Die Jungfreisinnigen arbeiten an einer Volksinitiative, mit der das Rentenalter für Frauen und Männer auf mindestens 66 Jahre erhöht werden soll. Dies um die Finanzierung der AHV zu garantieren. Unterstützung dürften sie von ähnlichen Forderungen des Arbeitgeberverbandes und den bürgerlichen Jungparteien erhalten. Die Junge GLP fordert gar Rentenalter 67. Allerdings möchten Sie Reichen keine AHV-Rente mehr ausbezahlen, die Vermögensobergrenze lassen sie noch offen.
In den letzten Jahrzehnten hat sich die Lebenserwartung wie auch die Anzahl gesunder Lebensjahre erhöht. In den nächsten Jahrzenten ist zusätzlich eine markante demografische Alterung der Bevölkerung zu erwarten. Das Verhältnis zwischen Erwerbsbevölkerung und Rentenbevölkerung wird sich zugunsten letzterer verschieben, wodurch auch das Altersvorsorgesystem zunehmend beansprucht wird.

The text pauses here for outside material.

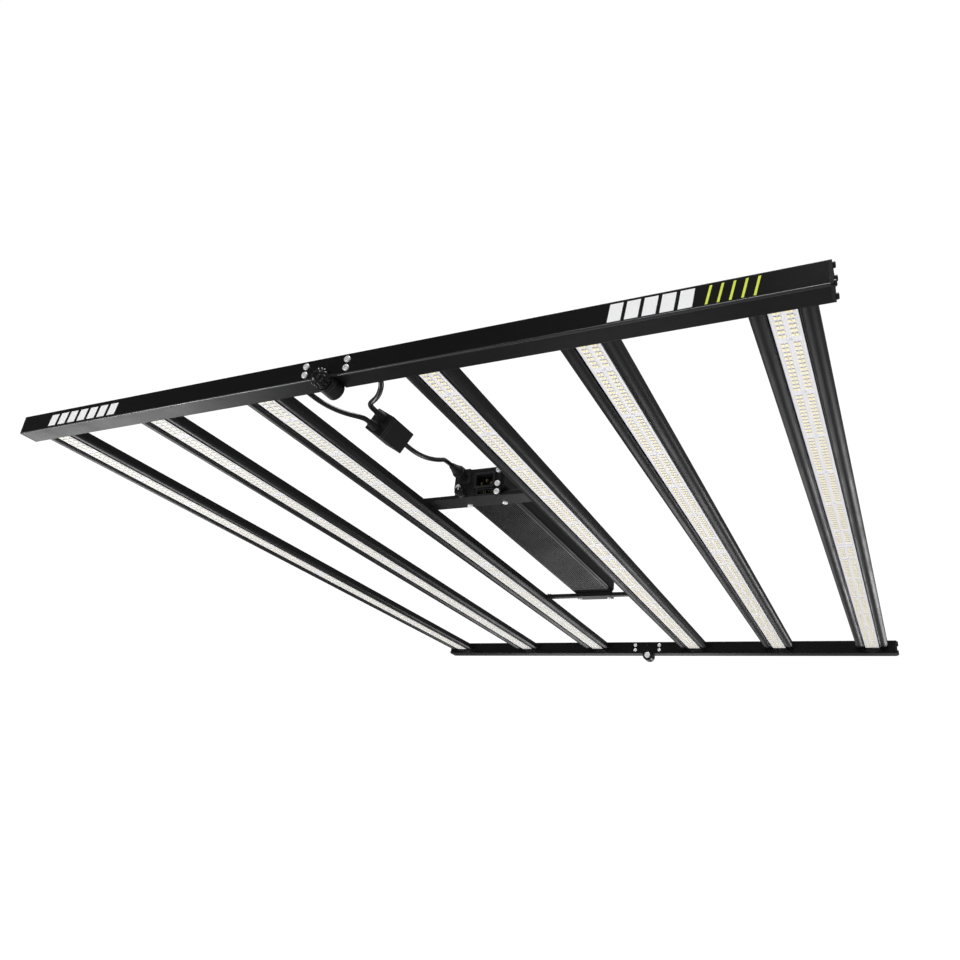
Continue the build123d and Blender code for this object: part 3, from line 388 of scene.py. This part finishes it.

Diese Entwicklung mag zwar für eine Erhöhung des Rentenalters sprechen und scheint schon fast eine logische Schlussfolgerung der Bevölkerungsentwicklung zu sein. Damit diese Rechnung aber aufgeht, müssten denn die Schweizer*innen tatsächlich auch bis 66 oder 67 arbeiten. Und das scheint doch recht illusorisch. Bund, Kantone und Sozialpartner verwenden den Begriff "ältere Arbeitnehmende" ab dem Alter 50. Das Zürcher Amt für Wirtschaft und Arbeit sieht einen erhöhten Betreuungsbedarf bereits ab dem Alter 45.
Zwar ist die Arbeitslosenquote der über 50 Jährigen vergleichbar mit der anderer Altersgruppen, aber die Langzeitarbeitslosigkeit und die Aussteuerung ist massiv höher. Und die Statistiken zeigen, dass diese Entwicklung massiv zunimmt.
Schlussfolgerung
Eine Erhöhung des Rentenalters, deckt rein theoretisch und rechnerisch vielleicht die finanziellen Engpässe in der AHV. In der Praxis wird diese Rechnerei nicht aufgehen. Um die demografische Entwicklung zu bewältigen, braucht es eine generelle Diskussion über unser Rentensystem. Die Diskussion über das Rentenalter fokussiert sich auf einen falschen Lösungsansatz und führt zu unnötigen Verzögerungen.
Einen nicht unerheblichen Einfluss auf die Diskussion in der Rentenfrage werden die Wahlen am 20. Oktober haben.